この方法により、実際の運用における問題点を早期に発見し、本格展開前に必要な改善を行うことができます。
さらに、成功事例を社内で共有することで、他部門への展開もスムーズに進めることができます。人材育成とトレーニングは、デジタル化成功の鍵を握る重要な要素です。
特に経理担当者のデジタルスキル向上は必須であり、新システムの操作研修だけでなく、業務プロセス改善の知識習得も重要です。また、電子化に伴う法令遵守の観点から、コンプライアンス教育も欠かせません。
これらの教育は一度きりではなく、継続的に実施することで、組織全体のデジタル対応力を高めていく必要があります。
セキュリティ対策の強化も重要な課題です。電子化に伴い、サイバーセキュリティリスクは増大します。

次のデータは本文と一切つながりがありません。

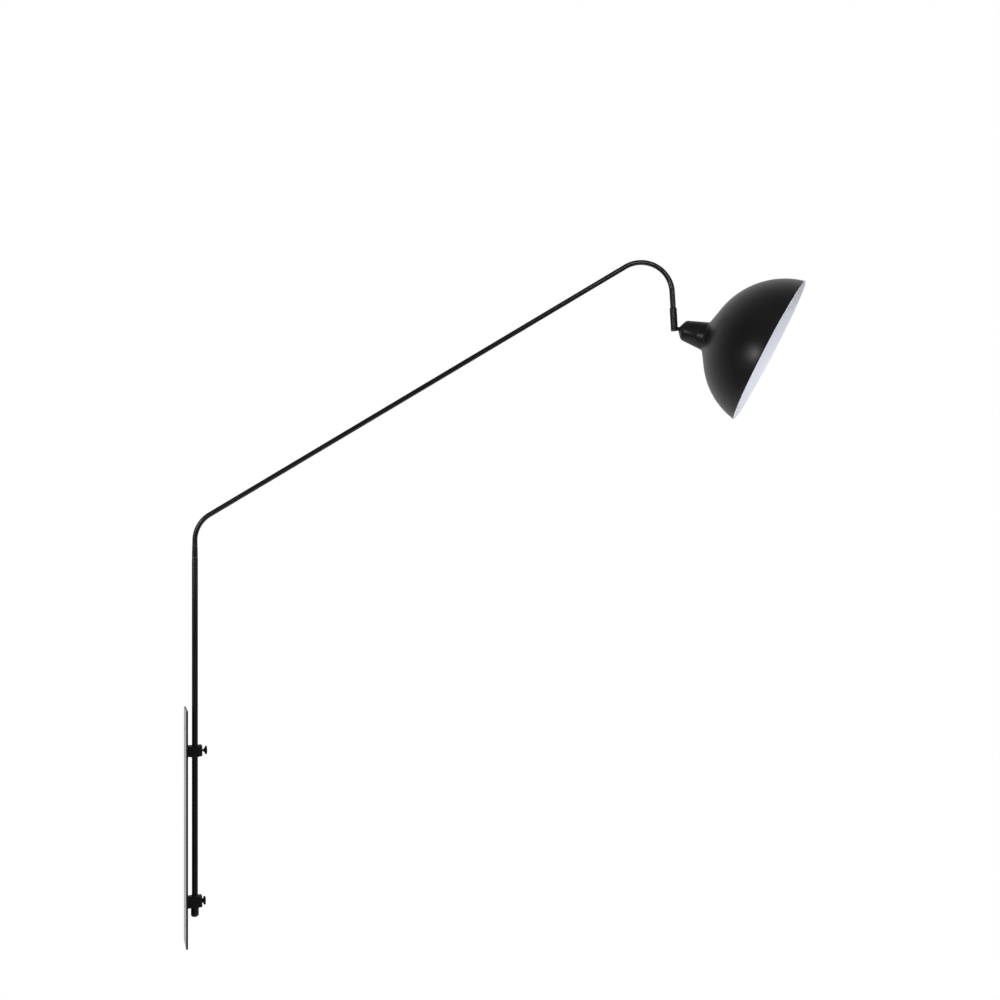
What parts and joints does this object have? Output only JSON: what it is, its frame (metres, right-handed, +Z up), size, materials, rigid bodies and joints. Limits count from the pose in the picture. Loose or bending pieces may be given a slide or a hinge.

アクセス権限の適切な設定やデータバックアップ体制の構築は基本的な対策ですが、定期的なセキュリティ監査の実施やインシデント対応計画の策定も必要です。
特に、クラウドサービスを利用する場合は、サービス提供者のセキュリティ対策も含めた包括的な対応が求められます。
将来的な展望
AI・RPA技術の活用は、請求書処理の自動化をさらに進化させると考えられます。現在でもAI-OCRによる高精度なデータ抽出は実用化されていますが、今後は不正検知システムの導入や予測分析による異常検知など、より高度な機能の実装が期待されます。
また、自動仕訳・自動照合の精度も向上し、人的作業がさらに削減されることが予想されます。
クラウドサービスの進化も注目すべき点です。リアルタイムでの取引情報共有やモバイル対応の強化により、場所や時間に縛られない柔軟な業務遂行が可能になります。
また、API連携の拡充により、異なるシステム間でのシームレスなデータ連携が実現し、業務効率がさらに向上することが期待されます。
特にグローバル展開を行う企業にとっては、国際的な会計基準への対応や多言語対応の強化も重要なポイントとなります。
これらの変化に対応するためには、企業は継続的な業務プロセスの見直しとシステムの更新を行っていく必要があります。特に、コンプライアンスとセキュリティの観点から、定期的な監査と見直しが重要です。
電子化への移行は確かに一時的なコストと労力を必要としますが、長期的には業務効率の向上とコスト削減につながる重要な投資として捉えるべきでしょう。
さらに、環境負荷の低減や働き方改革への貢献など、社会的な価値創造の観点からも、請求書原本の電子化は積極的に推進すべき課題といえます。
今後は、単なる業務効率化だけでなく、企業の社会的責任(CSR)の観点からも、電子化の取り組みが評価される時代になっていくと考えられます。